Tweed/New Haven Airport Is Not A Happy Place

Airlines are desperately trying to cut costs to survive, not expand to small cities like New Haven.

Tweed New Haven Airport USAir Express takeoffI opened the editorial page of Friday’s New Haven Register and was unhappy to read: “Tweed’s prospects fade for new airline.”

In this case, Tweed is Tweed/New Haven Airport. It’s big enough for 737s and DC9s, but the only service nowadays are puddle jumpers to Philly and back.

There was a time when a bunch of airlines flew to New Haven. In the last decade we’ve had non-stop service to Chicago, Cincinnati and Pittsburgh (though not at the same time). Each time one of them pulled out, the word from within was, the service was doing fine, but the airline wanted to be elsewhere.

It is by far the most convenient airport I’ve ever flown from. The terminal is small and steps from the parking lot. There is a jetway, but it hasn’t been used for scheduled service in years and I’d be surprised if it’s full functional.

My sadness comes from the closing paragraph:

The reality for Tweed is that even with the necessary safety and runway improvements, its ability to attract new air service is severely hampered by the state of the airline industry. Airlines are desperately trying to cut costs to survive, not expand to small cities like New Haven.

I’m sad because it’s true.

The level of airline service says something about a community. Not having it says something too. For the foreseeable future, Tweed has no future.

2 thoughts on “Tweed/New Haven Airport Is Not A Happy Place”

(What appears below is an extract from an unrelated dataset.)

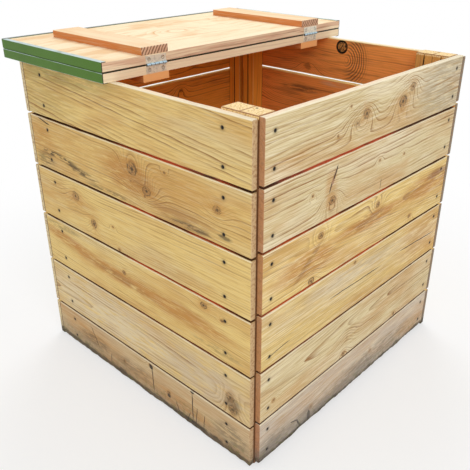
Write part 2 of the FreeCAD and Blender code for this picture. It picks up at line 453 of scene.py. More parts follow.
BOARD_MARKS = {
    "front_board_6": {
        "cut": Cut((0.1, -0.06), (0.06, -0.02), 1.3, 0.009, 0.5),
        "knots": [Knot(0.132, 0.828, 0.01, 1.2, 5.0, 3.0, 0.8), Knot(0.092, 0.8, 0.014, 1.2, 7.0, 2.6, 1.0),
                  Knot(-0.066, 0.803, 0.012, 1.1, 6.0, 2.8, 0.9), Knot(-0.1, 0.788, 0.008, 1.6, 5.0, 3.6, 0.5),
                  Knot(-0.172, 0.776, 0.003, 1.2, 1.0), Knot(-0.13, 0.832, 0.003, 1.2, 1.0)],
        "stains": [Stain(-0.33, 0.76, 0.07, 0.02, "stain", 0.35), Stain(0.34, 0.8, 0.26, 0.14, "ash", 0.42)],
    },
    "front_board_5": {
        "cut": Cut((0.16, -0.06), (0.01, 0.0), 1.35, 0.003, 0.6),
        "knots": [Knot(-0.176, 0.63, 0.01, 1.2, 7.0, 3.4, 1.0), Knot(-0.25, 0.664, 0.003),
                  Knot(0.013, 0.673, 0.003), Knot(0.13, 0.66, 0.003)],
        "stains": [Stain(-0.183, 0.665, 0.03, 0.06, "stain", 0.6),
                   Stain(-0.176, 0.682, 0.034, 0.007, "knot", 1.0, 2.4)],
        "cracks": [Crack((0.027, 0.592), (0.029, 0.625), 0.0012, 0.001),
                   Crack((-0.163, 0.712), (-0.178, 0.676), 0.003, 0.004),
                   Crack((-0.182, 0.676), (-0.19, 0.65), 0.0024, 0.003)],
    },
    "front_board_4": {
        "tone": "honey",
        "cut": Cut((0.03, -0.04), (-0.05, 0.02), 1.1, 0.016, 0.44),
        "knots": [Knot(0.027, 0.553, 0.007), Knot(-0.211, 0.555, 0.007), Knot(-0.238, 0.45, 0.009, 1.2, 3.0),
                  Knot(0.203, 0.461, 0.005, 1.6)],
        "stains": [Stain(0.29, 0.53, 0.2, 0.045, "stain", 1.0, 0.04),
                   Stain(0.0, 0.522, 0.22, 0.03, "stain", 1.0), Stain(-0.25, 0.5, 0.16, 0.05, "stain", 0.9),
                   Stain(0.35, 0.545, 0.09, 0.02, "late", 0.7),
                   Stain(-0.01, 0.524, 0.1, 0.014, "late", 0.6, 0.1),
                   Stain(-0.25, 0.505, 0.09, 0.012, "late", 0.7, 0.8),
                   Stain(0.33, 0.55, 0.06, 0.016, "knot", 0.6)],
    },
    "front_board_3": {
        "tone": "honey",
        "cut": Cut((-0.15, -0.05), (0.0, 0.02), 0.9, 0.005, 0.34),
        "knots": [Knot(-0.055, 0.422, 0.004)],
        "stains": [Stain(-0.05, 0.4, 0.3, 0.03, "silver", 0.4), Stain(0.36, 0.36, 0.26, 0.12, "stain", 0.6),
                   Stain(-0.18, 0.36, 0.6, 0.3, "ash", 0.16)],
        "cracks": [Crack((-0.176, 0.362), (0.092, 0.356), 0.0018), Crack((0.16, 0.362), (0.388, 0.35), 0.002),
                   Crack((-0.4, 0.315), (-0.3, 0.325), 0.0014)],
    },
    "front_board_2": {
        "cut": Cut((0.02, -0.028), (0.02, 0.03), 1.1, 0.014, 0.5),
        "knots": [Knot(-0.06, 0.196, 0.004, 1.3, 2.6, 8.0, 0.4), Knot(-0.071, 0.149, 0.007, 1.2, 3.0),
                  Knot(0.187, 0.149, 0.004), Knot(-0.36, 0.18, 0.004)],
        "stains": [Stain(0.12, 0.2, 0.22, 0.03, "stain", 0.35), Stain(-0.22, 0.17, 0.16, 0.03, "stain", 0.3)],
        "cracks": [Crack((0.187, 0.138), (0.189, 0.155), 0.0014, 0.001)],
    },
    "front_board_1": {
        "tone": "silver",
        "cut": Cut((-0.12, -0.04), (0.02, 0.02), 0.7, 0.012, 0.36),
        "knots": [Knot(-0.206, 0.056, 0.006, 1.0, 3.0, 4.0, 0.5),
                  Knot(0.071, 0.078, 0.006, 1.3, 3.0, 3.0, 0.6)],
        "stains": [Stain(0.1, 0.06, 0.26, 0.04, "mould", 0.35), Stain(-0.35, 0.05, 0.08, 0.04, "soil", 0.3),
                   Stain(0.32, 0.05, 0.12, 0.04, "stain", 0.4), Stain(-0.2, 0.09, 0.5, 0.2, "silver", 0.6)],
        "cracks": [Crack((-0.2155, 0.052), (-0.2135, 0.004), 0.008, 0.002),
                   Crack((-0.292, 0.06), (-0.258, 0.048), 0.0022, 0.002),
                   Crack((-0.266, 0.052), (-0.242, 0.008), 0.0038, 0.002)],
    },
    "left_board_6": {
        "cut": Cut((-0.115, -0.045), (0.09, 0.02), 1.35, 0.003, 0.54),
        # painted green shade and reflection of the lid, beneath its edge
        "stains": [Stain(0.2, 0.86, 0.29, 0.06, "moss_and_lid_reflection", 0.5), Stain(0.36, 0.78, 0.26, 0.12, "moss_and_lid_reflection", 0.25)],
    },
    "left_board_5": {
        "cut": Cut((-0.12, -0.045), (0.02, 0.03), 1.2, 0.012, 0.44),
        "knots": [Knot(-0.05, 0.672, 0.015, 1.2, 9.0, 2.6, 1.0), Knot(-0.098, 0.63, 0.011, 1.3, 7.0, 3.0, 0.9),
                  Knot(-0.042, 0.64, 0.0025), Knot(-0.09, 0.615, 0.003),
                  Knot(-0.325, 0.655, 0.009, 1.3, 4.0, 3.0, 0.8), Knot(-0.165, 0.693, 0.003)],
        "stains": [Stain(0.27, 0.624, 0.11, 0.011, "mould", 0.95, 0.07),
                   Stain(0.17, 0.606, 0.1, 0.012, "mould", 0.8, 0.1),
                   Stain(0.05, 0.585, 0.12, 0.008, "mould", 0.6), Stain(0.33, 0.6, 0.06, 0.03, "mould", 0.5),
                   Stain(-0.03, 0.65, 0.14, 0.06, "stain", 0.9, 0.15),
                   Stain(-0.075, 0.65, 0.07, 0.03, "late", 0.6, 0.4),
                   Stain(-0.245, 0.588, 0.09, 0.01, "mould", 0.7),
                   Stain(-0.345, 0.598, 0.03, 0.008, "mould", 0.7), Stain(0.34, 0.66, 0.08, 0.05, "stain", 0.6),
                   Stain(0.0, 0.646, 0.8, 0.12, "stain", 0.4), Stain(-0.22, 0.6, 0.14, 0.03, "knot", 0.5)],
        "cracks": [Crack((0.345, 0.716), (0.285, 0.702), 0.0026)],
    },
    "left_board_4": {
        "cut": Cut((0.13, -0.05), (0.0, 0.03), 1.0, 0.006, 0.4),
        "knots": [Knot(0.207, 0.528, 0.013, 1.2, 4.0, 2.6, 0.8), Knot(0.134, 0.47, 0.012, 1.0, 4.0, 2.8),
                  Knot(0.03, 0.432, 0.004), Knot(0.05, 0.49, 0.003)],
        "stains": [Stain(0.24, 0.5, 0.18, 0.05, "stain", 0.45), Stain(-0.18, 0.45, 0.22, 0.03, "stain", 0.35),
                   Stain(0.3, 0.535, 0.09, 0.01, "stain", 0.6)],
    },
    "left_board_3": {
        "cut": Cut((-0.14, -0.06), (0.03, 0.02), 0.9, 0.006, 0.38),
        "knots": [Knot(-0.276, 0.402, 0.008, 1.3, 3.0), Knot(-0.334, 0.387, 0.004, 1.3),
                  Knot(0.02, 0.368, 0.006, 1.2, 2.0)],
        "stains": [Stain(0.26, 0.368, 0.2, 0.026, "stain", 1.0, 0.1),
                   Stain(0.06, 0.348, 0.2, 0.03, "stain", 1.0, 0.02),
                   Stain(-0.18, 0.345, 0.26, 0.036, "stain", 0.95, 0.02),
                   Stain(0.05, 0.346, 0.18, 0.014, "late", 0.5, 0.06),
                   Stain(0.3, 0.405, 0.12, 0.012, "mould", 0.35),
                   Stain(-0.32, 0.3, 0.12, 0.015, "mould", 0.35)],
    },
    "left_board_2": {
        "cut": Cut((-0.015, -0.03), (0.01, 0.05), 1.2, 0.007, 0.42),
        "knots": [Knot(-0.357, 0.181, 0.013, 1.0, 3.0, 2.6, 0.75),
                  Knot(-0.366, 0.148, 0.014, 1.0, 3.0, 2.6, 0.75)],
        "stains": [Stain(-0.365, 0.165, 0.035, 0.04, "mould", 0.5), Stain(0.12, 0.19, 0.4, 0.1, "cream_and_highlight", 0.5),
                   Stain(-0.05, 0.2, 0.9, 0.3, "silver", 0.3), Stain(-0.26, 0.18, 0.2, 0.09, "silver", 0.5)],
    },
    "left_board_1": {
        "tone": "rose",
        "cut": Cut((0.12, -0.05), (0.0, 0.03), 0.8, 0.01, 0.38),
        "knots": [Knot(-0.057, 0.112, 0.005, 1.0, 3.0), Knot(-0.221, 0.115, 0.003, 1.0, 2.0),
                  Knot(-0.13, 0.058, 0.006, 1.0, 3.0), Knot(0.06, 0.06, 0.004)],
        "stains": [Stain(0.24, 0.07, 0.16, 0.04, "stain", 0.5), Stain(0.2, 0.06, 0.1, 0.03, "mould", 0.5),
                   Stain(-0.17, 0.05, 0.16, 0.03, "stain", 0.5), Stain(-0.36, 0.06, 0.07, 0.05, "mould", 0.45),
                   Stain(0.02, 0.06, 0.12, 0.03, "mould", 0.35)],
        "cracks": [Crack((-0.063, 0.117), (-0.068, 0.018), 0.0022, 0.006),
                   Crack((-0.223, 0.12), (-0.222, 0.012), 0.0022, 0.004),
                   Crack((-0.158, 0.05), (-0.17, 0.012), 0.0018, 0.008),
                   Crack((0.22, 0.112), (0.18, 0.035), 0.0018, 0.008),
                   Crack((0.12, 0.06), (0.128, 0.016), 0.0016, 0.006),
                   Crack((-0.24, 0.078), (-0.233, 0.008), 0.0016, 0.006),
                   Crack((-0.268, 0.07), (-0.262, 0.018), 0.0014, 0.006),
                   Crack((-0.214, 0.046), (-0.198, 0.0), 0.0016, 0.006),
                   Crack((-0.061, 0.098), (-0.0612, 0.116), 0.01, 0.002),
                   Crack((-0.2225, 0.11), (-0.2232, 0.125), 0.009, 0.002),
                   Crack((-0.1295, 0.042), (-0.1302, 0.056), 0.0084, 0.002)],
    },
    "right_board_6": {
        "cut": Cut((0.16, 0.08), (0.01, -0.01), 1.0, 0.003, 0.6),
        "knots": [Knot(0.076, 0.764, 0.012, 1.1, 6.0, 3.6)],
        "arcs": (-0.07, 0.802, 0.078),
        "pocket": (-0.051, 0.8395, 0.02),
    },
    "right_board_5": {
        "cut": Cut((0.16, 0.08), (0.02, -0.02), 0.9, 0.004, 0.6),
        "knots": [Knot(0.28, 0.67, 0.008, 1.4, 4.0, 5.0, 0.8)],
        "inner_stains": [Stain(0.1, 0.688, 0.1, 0.016, "gap", 0.8),
                         Stain(-0.03, 0.722, 0.07, 0.012, "silver", 0.35)],
    },
}
WALL_TONES = {"front": "straw", "back": "straw", "left": "honey", "right": "honey"}
RAGGED_BOARDS = [wall + "_board_1" for wall in WALLS]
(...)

  1. Ah, I’ve used Tweed New Haven a couple of times. It’s really soo convenient for me– I hate driving up to Bradley or JFK. It’s a 30 minute drive, you walk five minutes to the terminal, 30 seconds through security and then you board planeside and bam you’re on your way. It’s great!

  2. I used to fly from Tweed a lot when I was in college, back in the days when United had daily jet service to/from Chicago and there were several flights to Philly and D.C. to choose from. Gotta love an airport where the parking lot has meters in it!! 🙂 But sadly, the future of the airline industry (insofar as it even has a future) is further consolidation and collapsing into the hub model, not expanding regional service. Sigh.